Do this:
Each line below should be quoted exactly, please.
•••••
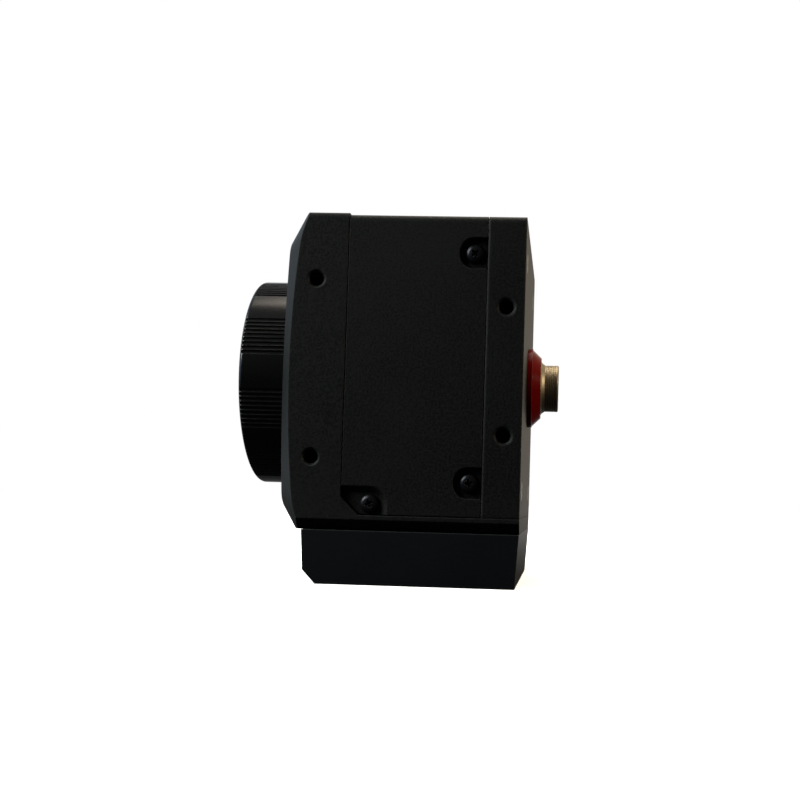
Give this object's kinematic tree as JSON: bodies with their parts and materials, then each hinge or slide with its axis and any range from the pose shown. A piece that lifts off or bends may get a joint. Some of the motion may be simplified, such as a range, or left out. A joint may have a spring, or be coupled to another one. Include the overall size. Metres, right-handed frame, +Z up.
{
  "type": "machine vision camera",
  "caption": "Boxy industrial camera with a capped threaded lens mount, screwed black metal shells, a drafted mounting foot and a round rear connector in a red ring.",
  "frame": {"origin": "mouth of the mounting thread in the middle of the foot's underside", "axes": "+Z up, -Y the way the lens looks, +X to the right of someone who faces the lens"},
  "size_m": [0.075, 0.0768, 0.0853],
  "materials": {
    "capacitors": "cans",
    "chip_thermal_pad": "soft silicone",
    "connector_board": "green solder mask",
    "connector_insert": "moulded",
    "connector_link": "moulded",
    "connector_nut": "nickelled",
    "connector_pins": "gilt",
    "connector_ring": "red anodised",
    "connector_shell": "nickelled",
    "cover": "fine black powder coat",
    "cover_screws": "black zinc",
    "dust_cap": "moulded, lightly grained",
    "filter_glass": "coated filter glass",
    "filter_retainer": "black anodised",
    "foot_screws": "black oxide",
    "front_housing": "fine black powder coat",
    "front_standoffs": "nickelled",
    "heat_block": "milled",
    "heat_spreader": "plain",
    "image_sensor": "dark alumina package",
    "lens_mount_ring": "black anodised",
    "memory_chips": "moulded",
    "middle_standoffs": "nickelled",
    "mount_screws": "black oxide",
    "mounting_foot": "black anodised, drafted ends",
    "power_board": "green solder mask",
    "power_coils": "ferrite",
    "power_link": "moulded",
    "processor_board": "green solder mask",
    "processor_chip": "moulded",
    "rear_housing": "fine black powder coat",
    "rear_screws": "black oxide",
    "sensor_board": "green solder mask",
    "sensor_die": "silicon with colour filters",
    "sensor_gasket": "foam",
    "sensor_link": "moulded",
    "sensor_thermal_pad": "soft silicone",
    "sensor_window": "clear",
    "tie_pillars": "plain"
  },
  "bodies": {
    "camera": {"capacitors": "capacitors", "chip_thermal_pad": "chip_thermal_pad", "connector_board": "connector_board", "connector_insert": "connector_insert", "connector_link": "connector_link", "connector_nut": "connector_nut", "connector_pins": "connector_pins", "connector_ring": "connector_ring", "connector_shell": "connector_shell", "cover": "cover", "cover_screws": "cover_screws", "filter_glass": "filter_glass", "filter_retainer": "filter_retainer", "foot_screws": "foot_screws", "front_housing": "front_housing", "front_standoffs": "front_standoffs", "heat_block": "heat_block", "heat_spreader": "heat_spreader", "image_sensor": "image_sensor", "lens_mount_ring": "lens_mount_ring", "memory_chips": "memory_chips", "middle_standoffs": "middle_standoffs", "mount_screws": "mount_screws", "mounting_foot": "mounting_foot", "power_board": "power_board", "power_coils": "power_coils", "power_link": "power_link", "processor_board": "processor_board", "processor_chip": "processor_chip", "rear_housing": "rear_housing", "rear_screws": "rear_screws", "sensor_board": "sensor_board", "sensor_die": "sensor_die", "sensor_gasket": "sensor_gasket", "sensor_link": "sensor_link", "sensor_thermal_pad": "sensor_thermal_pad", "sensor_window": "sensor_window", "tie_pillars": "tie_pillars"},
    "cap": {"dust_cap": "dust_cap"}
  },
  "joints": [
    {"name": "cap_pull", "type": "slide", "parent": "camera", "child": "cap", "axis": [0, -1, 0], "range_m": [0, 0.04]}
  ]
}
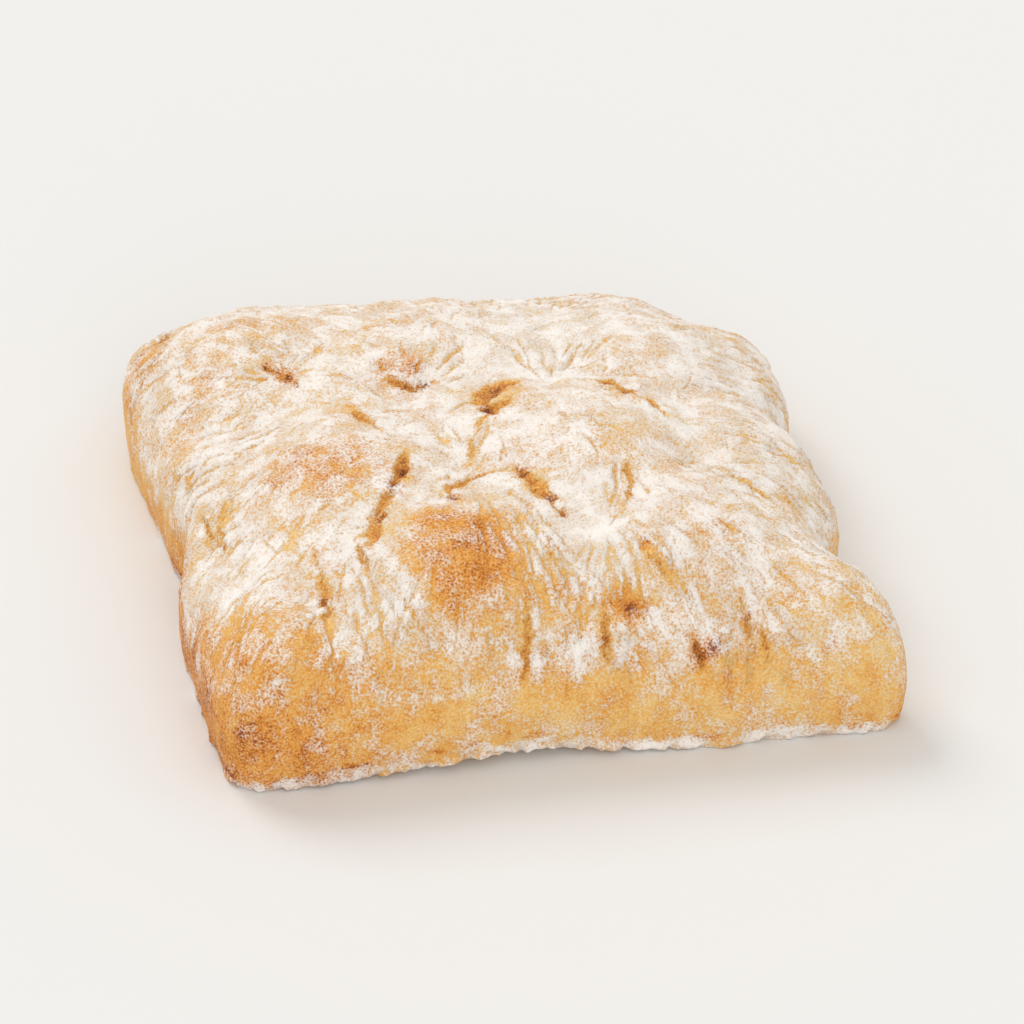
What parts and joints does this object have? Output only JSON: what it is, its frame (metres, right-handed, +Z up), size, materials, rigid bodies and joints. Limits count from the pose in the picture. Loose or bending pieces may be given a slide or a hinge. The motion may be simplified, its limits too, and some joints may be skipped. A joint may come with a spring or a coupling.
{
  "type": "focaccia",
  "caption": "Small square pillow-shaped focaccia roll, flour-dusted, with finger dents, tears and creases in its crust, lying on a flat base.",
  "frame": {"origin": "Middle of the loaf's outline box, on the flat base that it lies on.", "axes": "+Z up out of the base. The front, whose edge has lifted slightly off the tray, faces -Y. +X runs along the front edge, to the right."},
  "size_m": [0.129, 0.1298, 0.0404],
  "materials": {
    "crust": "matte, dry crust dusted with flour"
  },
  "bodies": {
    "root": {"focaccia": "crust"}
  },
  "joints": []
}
•••••
Task output:
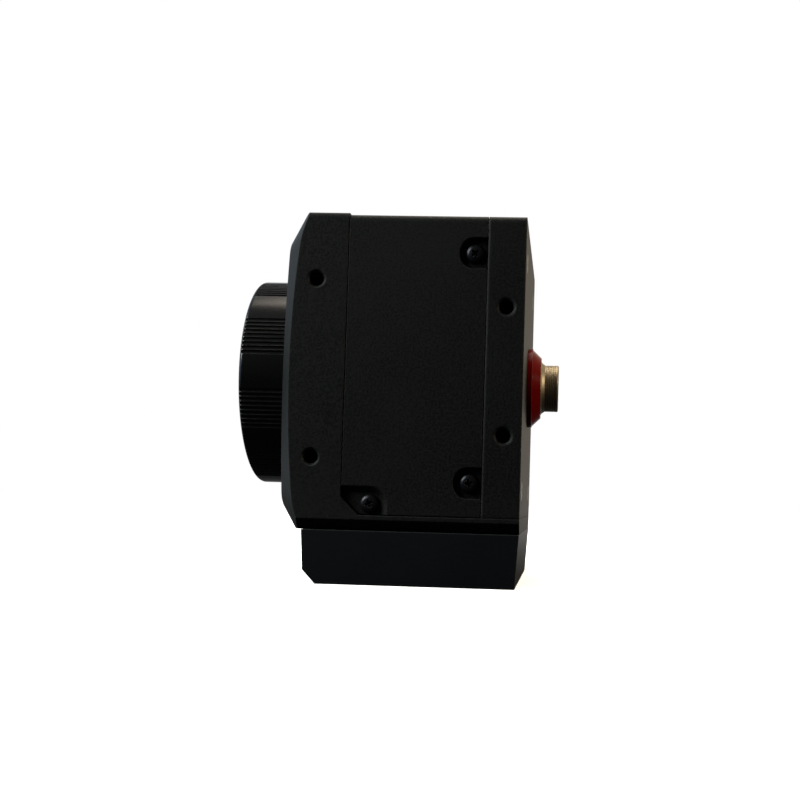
Give this object's kinematic tree as JSON: bodies with their parts and materials, then each hinge or slide with its axis and any range from the pose shown. A piece that lifts off or bends may get a joint. Some of the motion may be simplified, such as a range, or left out. A joint may have a spring, or be coupled to another one. Include the overall size. Metres, right-handed frame, +Z up.
{
  "type": "machine vision camera",
  "caption": "Boxy industrial camera with a capped threaded lens mount, screwed black metal shells, a drafted mounting foot and a round rear connector in a red ring.",
  "frame": {"origin": "mouth of the mounting thread in the middle of the foot's underside", "axes": "+Z up, -Y the way the lens looks, +X to the right of someone who faces the lens"},
  "size_m": [0.075, 0.0768, 0.0853],
  "materials": {
    "capacitors": "cans",
    "chip_thermal_pad": "soft silicone",
    "connector_board": "green solder mask",
    "connector_insert": "moulded",
    "connector_link": "moulded",
    "connector_nut": "nickelled",
    "connector_pins": "gilt",
    "connector_ring": "red anodised",
    "connector_shell": "nickelled",
    "cover": "fine black powder coat",
    "cover_screws": "black zinc",
    "dust_cap": "moulded, lightly grained",
    "filter_glass": "coated filter glass",
    "filter_retainer": "black anodised",
    "foot_screws": "black oxide",
    "front_housing": "fine black powder coat",
    "front_standoffs": "nickelled",
    "heat_block": "milled",
    "heat_spreader": "plain",
    "image_sensor": "dark alumina package",
    "lens_mount_ring": "black anodised",
    "memory_chips": "moulded",
    "middle_standoffs": "nickelled",
    "mount_screws": "black oxide",
    "mounting_foot": "black anodised, drafted ends",
    "power_board": "green solder mask",
    "power_coils": "ferrite",
    "power_link": "moulded",
    "processor_board": "green solder mask",
    "processor_chip": "moulded",
    "rear_housing": "fine black powder coat",
    "rear_screws": "black oxide",
    "sensor_board": "green solder mask",
    "sensor_die": "silicon with colour filters",
    "sensor_gasket": "foam",
    "sensor_link": "moulded",
    "sensor_thermal_pad": "soft silicone",
    "sensor_window": "clear",
    "tie_pillars": "plain"
  },
  "bodies": {
    "camera": {"capacitors": "capacitors", "chip_thermal_pad": "chip_thermal_pad", "connector_board": "connector_board", "connector_insert": "connector_insert", "connector_link": "connector_link", "connector_nut": "connector_nut", "connector_pins": "connector_pins", "connector_ring": "connector_ring", "connector_shell": "connector_shell", "cover": "cover", "cover_screws": "cover_screws", "filter_glass": "filter_glass", "filter_retainer": "filter_retainer", "foot_screws": "foot_screws", "front_housing": "front_housing", "front_standoffs": "front_standoffs", "heat_block": "heat_block", "heat_spreader": "heat_spreader", "image_sensor": "image_sensor", "lens_mount_ring": "lens_mount_ring", "memory_chips": "memory_chips", "middle_standoffs": "middle_standoffs", "mount_screws": "mount_screws", "mounting_foot": "mounting_foot", "power_board": "power_board", "power_coils": "power_coils", "power_link": "power_link", "processor_board": "processor_board", "processor_chip": "processor_chip", "rear_housing": "rear_housing", "rear_screws": "rear_screws", "sensor_board": "sensor_board", "sensor_die": "sensor_die", "sensor_gasket": "sensor_gasket", "sensor_link": "sensor_link", "sensor_thermal_pad": "sensor_thermal_pad", "sensor_window": "sensor_window", "tie_pillars": "tie_pillars"},
    "cap": {"dust_cap": "dust_cap"}
  },
  "joints": [
    {"name": "cap_pull", "type": "slide", "parent": "camera", "child": "cap", "axis": [0, -1, 0], "range_m": [0, 0.04]}
  ]
}
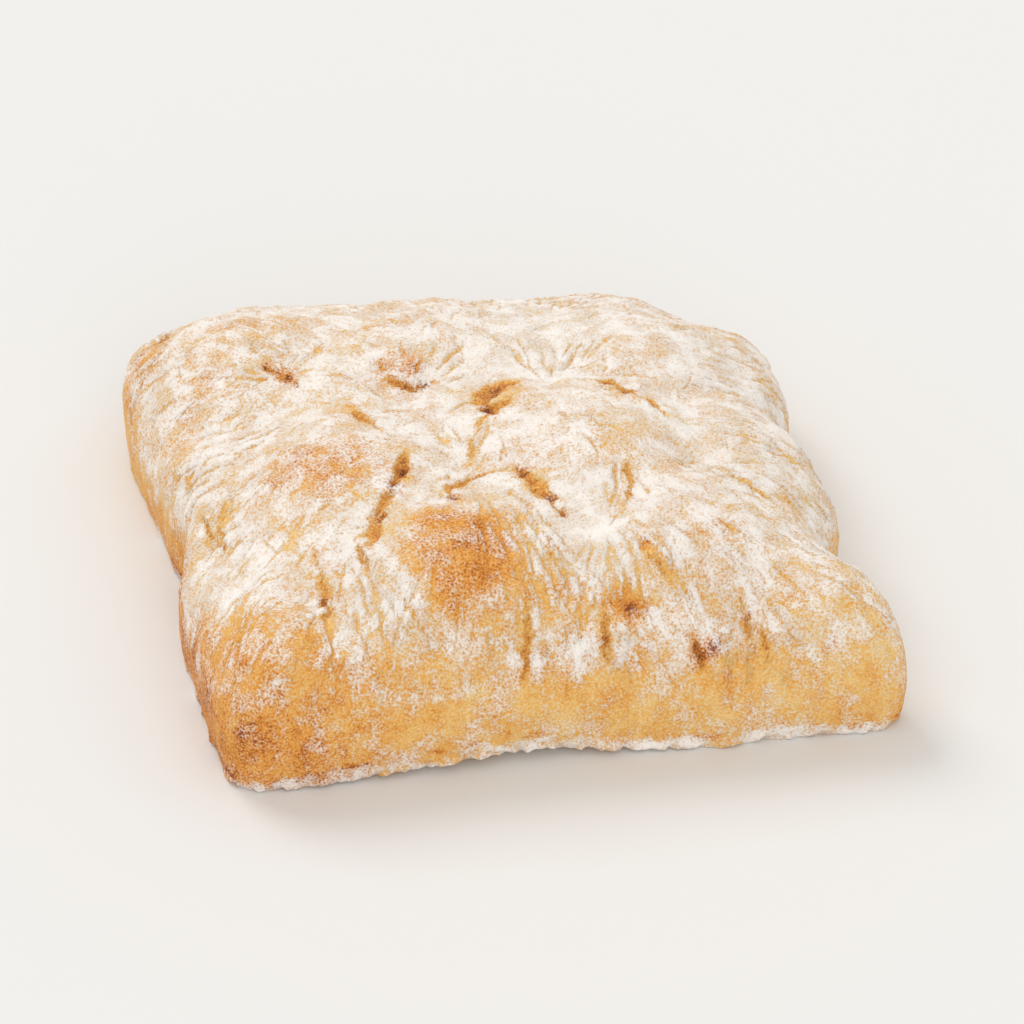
What parts and joints does this object have? Output only JSON: what it is, its frame (metres, right-handed, +Z up), size, materials, rigid bodies and joints. Limits count from the pose in the picture. Loose or bending pieces may be given a slide or a hinge. The motion may be simplified, its limits too, and some joints may be skipped. A joint may come with a spring or a coupling.
{
  "type": "focaccia",
  "caption": "Small square pillow-shaped focaccia roll, flour-dusted, with finger dents, tears and creases in its crust, lying on a flat base.",
  "frame": {"origin": "Middle of the loaf's outline box, on the flat base that it lies on.", "axes": "+Z up out of the base. The front, whose edge has lifted slightly off the tray, faces -Y. +X runs along the front edge, to the right."},
  "size_m": [0.129, 0.1298, 0.0404],
  "materials": {
    "crust": "matte, dry crust dusted with flour"
  },
  "bodies": {
    "root": {"focaccia": "crust"}
  },
  "joints": []
}